An schönen Arien – aber auch je einem Duett, Terzett und Quartett – überreich ist „Agrippina“, komponiert vom 24-jährigen Händel, dem damit in Dichte und musikalischer Differenzierungskunst sein erstes Meisterwerk  gelang. Dieses Niveau wird er später – etwa mit „Giulio Cesare“, „Alcina“, „Ariodante“ oder „Orlando“ – noch oft erreichen, aber kaum übertreffen. Jede Figur bekommt ihre eigene Musik, Poppea beispielsweise verführerisch gurrende, heiter flirrende Koloraturen, die Elsa Benoit mit umwerfend glitzernder Brillanz singen kann und dabei sehr feminin lockend spielt, Nerone sind eher bizarr gezackte Floskeln vorbehalten, während Claudio übertriebene und somit lächerliche Grandezza vor sich herträgt. Doch keinen der Charaktere verrät der Komponist, so sehr das brillante Libretto es manchmal nahelegt. Barrie Kosky aber gelingt die Quadratur des Kreises: mit ausgefeilter, sehr musikalischer Personenregie formt er durchaus vielschichtige, manchmal pralle Charaktere, lässt dabei aber keine Volte in der Situationskomik aus.

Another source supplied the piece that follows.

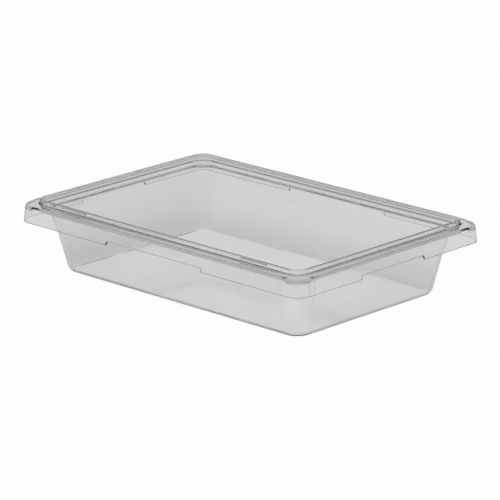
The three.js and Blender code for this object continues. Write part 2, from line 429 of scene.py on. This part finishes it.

So hält er das Geschehen in herrlichem Fluss und lässt keinen Moment Langeweile aufkommen.

Ihren nicht minder wichtigen und gewichtigen Teil leisten die Mitglieder des Staatsorchesters mit einem teils von Spezialisten gespielten Continuo aus Harfe, Theorbe, Cello und zwei Cembali unter Ivor Bolton. Er setzt wie üblich seine Musiker förmlich unter Strom, überspannt aber nie den Bogen in Tempo oder Expression, modelliert dafür jede Facette dieser reichen Partitur mit Verve und Lust am Effekt.

Fazit: Eine große Festspielpremiere, bei der für jede Sängerin und jeden Sänger der Applaus gewaltig aufbrandete, ein einsames, trotziges Buh für die Regie aber nur eine Verdoppelung der Ovationen bewirkte.